◆ REQUIREMENT:
Only a number is wanted: how many lines in these records contain the word "that"?

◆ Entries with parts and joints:
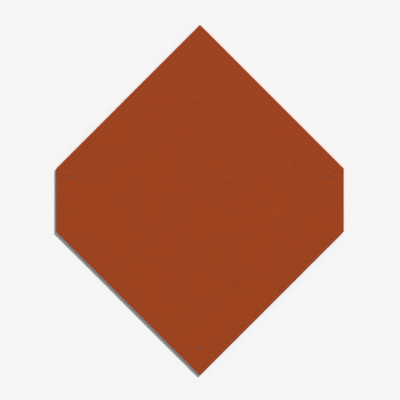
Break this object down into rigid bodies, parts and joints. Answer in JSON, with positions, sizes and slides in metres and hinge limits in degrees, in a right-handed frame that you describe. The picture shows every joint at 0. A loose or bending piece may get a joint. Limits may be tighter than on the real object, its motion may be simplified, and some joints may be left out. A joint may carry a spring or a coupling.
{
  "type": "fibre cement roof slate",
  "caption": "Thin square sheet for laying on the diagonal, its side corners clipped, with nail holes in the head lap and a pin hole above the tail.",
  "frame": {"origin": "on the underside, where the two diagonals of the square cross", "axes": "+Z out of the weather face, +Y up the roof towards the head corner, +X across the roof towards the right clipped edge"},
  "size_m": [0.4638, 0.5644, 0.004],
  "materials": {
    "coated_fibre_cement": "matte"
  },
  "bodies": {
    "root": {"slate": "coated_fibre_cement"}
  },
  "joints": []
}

* * *

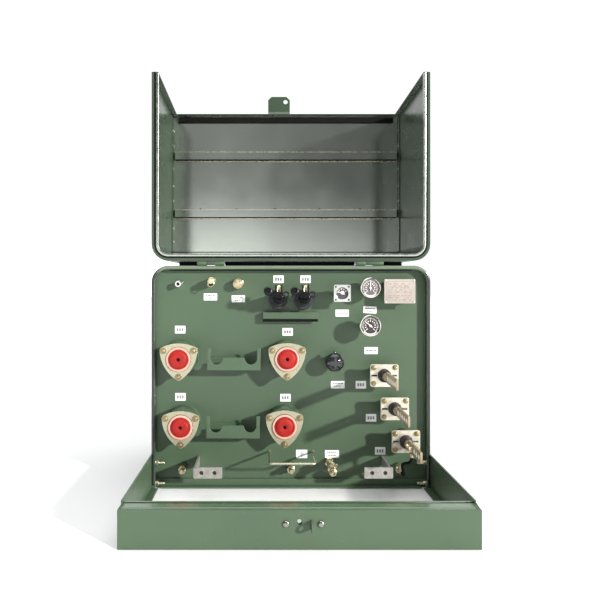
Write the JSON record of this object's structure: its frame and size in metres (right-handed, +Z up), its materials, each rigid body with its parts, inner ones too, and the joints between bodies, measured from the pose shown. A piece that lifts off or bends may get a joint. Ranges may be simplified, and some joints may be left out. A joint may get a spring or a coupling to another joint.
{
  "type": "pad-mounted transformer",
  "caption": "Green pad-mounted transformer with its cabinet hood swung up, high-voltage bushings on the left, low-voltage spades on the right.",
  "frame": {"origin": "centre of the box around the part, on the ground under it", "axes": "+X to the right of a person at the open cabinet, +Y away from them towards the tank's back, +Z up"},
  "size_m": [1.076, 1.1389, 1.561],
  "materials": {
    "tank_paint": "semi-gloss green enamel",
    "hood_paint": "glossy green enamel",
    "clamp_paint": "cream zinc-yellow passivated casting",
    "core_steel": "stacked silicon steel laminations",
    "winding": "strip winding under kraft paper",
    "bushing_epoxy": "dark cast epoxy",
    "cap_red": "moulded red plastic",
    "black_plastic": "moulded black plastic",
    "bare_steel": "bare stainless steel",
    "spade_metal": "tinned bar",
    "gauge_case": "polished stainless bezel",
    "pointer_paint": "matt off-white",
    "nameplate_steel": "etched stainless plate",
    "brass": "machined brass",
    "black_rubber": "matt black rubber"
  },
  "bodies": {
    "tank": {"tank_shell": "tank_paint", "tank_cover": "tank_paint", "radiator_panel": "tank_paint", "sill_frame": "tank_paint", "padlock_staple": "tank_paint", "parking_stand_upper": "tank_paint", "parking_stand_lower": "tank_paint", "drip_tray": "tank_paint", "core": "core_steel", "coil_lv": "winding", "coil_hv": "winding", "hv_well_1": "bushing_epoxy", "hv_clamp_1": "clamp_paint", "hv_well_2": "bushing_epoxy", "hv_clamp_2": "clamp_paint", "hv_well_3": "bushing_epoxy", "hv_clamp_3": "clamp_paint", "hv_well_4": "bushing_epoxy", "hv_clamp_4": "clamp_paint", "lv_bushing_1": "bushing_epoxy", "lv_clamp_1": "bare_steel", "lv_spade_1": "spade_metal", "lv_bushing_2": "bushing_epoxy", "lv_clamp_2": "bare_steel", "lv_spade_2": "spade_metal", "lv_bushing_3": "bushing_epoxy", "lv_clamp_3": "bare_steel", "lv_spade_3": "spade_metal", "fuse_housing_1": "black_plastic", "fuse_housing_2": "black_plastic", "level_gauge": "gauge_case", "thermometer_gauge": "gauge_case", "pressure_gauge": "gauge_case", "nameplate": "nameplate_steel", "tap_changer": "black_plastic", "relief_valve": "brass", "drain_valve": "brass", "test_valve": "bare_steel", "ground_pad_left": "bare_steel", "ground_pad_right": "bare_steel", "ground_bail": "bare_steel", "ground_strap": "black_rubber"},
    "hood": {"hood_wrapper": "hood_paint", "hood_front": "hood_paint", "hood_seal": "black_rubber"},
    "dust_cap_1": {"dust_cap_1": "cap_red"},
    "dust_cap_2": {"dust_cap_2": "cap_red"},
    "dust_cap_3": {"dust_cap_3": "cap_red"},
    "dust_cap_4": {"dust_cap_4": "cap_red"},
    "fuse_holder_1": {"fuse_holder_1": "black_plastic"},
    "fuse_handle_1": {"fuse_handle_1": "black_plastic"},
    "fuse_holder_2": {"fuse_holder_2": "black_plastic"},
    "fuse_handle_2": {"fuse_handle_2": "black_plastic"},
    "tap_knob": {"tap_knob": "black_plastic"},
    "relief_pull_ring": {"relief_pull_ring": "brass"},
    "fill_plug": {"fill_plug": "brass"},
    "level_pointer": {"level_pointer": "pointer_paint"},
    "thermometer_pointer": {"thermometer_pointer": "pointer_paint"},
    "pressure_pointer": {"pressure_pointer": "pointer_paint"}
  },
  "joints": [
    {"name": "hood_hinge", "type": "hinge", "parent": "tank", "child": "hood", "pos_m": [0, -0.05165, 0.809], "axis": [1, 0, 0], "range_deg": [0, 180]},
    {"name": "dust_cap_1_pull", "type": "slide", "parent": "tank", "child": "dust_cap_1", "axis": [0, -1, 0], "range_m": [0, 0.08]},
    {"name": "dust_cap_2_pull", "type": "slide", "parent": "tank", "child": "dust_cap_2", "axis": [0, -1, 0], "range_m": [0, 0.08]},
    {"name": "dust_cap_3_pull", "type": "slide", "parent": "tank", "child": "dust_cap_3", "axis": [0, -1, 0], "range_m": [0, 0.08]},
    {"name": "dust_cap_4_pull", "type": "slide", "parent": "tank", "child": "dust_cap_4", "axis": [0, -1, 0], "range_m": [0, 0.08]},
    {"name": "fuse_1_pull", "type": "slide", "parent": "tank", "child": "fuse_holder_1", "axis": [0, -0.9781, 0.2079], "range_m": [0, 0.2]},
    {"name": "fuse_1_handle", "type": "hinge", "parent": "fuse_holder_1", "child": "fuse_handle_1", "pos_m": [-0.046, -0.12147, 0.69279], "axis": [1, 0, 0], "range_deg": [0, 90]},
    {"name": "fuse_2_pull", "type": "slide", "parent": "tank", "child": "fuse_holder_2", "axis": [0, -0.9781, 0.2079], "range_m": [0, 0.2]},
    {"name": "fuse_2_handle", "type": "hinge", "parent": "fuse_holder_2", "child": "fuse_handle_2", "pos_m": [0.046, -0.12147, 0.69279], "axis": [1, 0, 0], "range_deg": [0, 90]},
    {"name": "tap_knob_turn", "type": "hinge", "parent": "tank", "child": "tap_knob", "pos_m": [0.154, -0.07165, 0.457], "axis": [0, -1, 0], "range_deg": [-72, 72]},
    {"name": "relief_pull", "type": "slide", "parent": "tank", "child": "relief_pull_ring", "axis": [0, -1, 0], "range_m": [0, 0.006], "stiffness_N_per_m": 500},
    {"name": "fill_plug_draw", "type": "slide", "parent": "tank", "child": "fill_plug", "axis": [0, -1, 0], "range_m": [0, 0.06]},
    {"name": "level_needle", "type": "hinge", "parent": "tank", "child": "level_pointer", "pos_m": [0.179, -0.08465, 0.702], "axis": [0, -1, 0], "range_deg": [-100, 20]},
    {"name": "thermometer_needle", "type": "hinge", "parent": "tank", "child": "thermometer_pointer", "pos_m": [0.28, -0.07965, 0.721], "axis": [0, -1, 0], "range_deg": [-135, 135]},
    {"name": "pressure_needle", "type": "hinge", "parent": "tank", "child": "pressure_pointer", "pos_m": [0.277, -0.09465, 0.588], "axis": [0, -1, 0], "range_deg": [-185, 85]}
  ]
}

==

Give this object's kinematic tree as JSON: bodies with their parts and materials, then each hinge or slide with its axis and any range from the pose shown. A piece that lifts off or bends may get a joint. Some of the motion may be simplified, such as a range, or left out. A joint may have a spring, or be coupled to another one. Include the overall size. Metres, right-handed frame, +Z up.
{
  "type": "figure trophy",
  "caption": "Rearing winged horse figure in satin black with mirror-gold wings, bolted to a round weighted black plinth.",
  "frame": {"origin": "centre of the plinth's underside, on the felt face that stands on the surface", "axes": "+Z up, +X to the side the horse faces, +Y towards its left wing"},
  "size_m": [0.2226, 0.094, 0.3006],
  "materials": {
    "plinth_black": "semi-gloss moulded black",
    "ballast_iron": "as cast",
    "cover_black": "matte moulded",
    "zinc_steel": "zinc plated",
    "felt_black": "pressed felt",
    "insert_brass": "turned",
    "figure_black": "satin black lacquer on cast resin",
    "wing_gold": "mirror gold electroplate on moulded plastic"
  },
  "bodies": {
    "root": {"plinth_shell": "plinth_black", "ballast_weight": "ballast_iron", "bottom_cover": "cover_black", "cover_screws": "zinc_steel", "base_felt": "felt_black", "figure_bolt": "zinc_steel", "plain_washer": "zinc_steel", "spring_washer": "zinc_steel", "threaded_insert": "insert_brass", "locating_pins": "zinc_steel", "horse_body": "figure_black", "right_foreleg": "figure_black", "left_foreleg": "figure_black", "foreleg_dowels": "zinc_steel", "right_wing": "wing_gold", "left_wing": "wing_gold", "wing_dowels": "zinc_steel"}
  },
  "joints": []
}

◆ WRITTEN RESPONSE:
4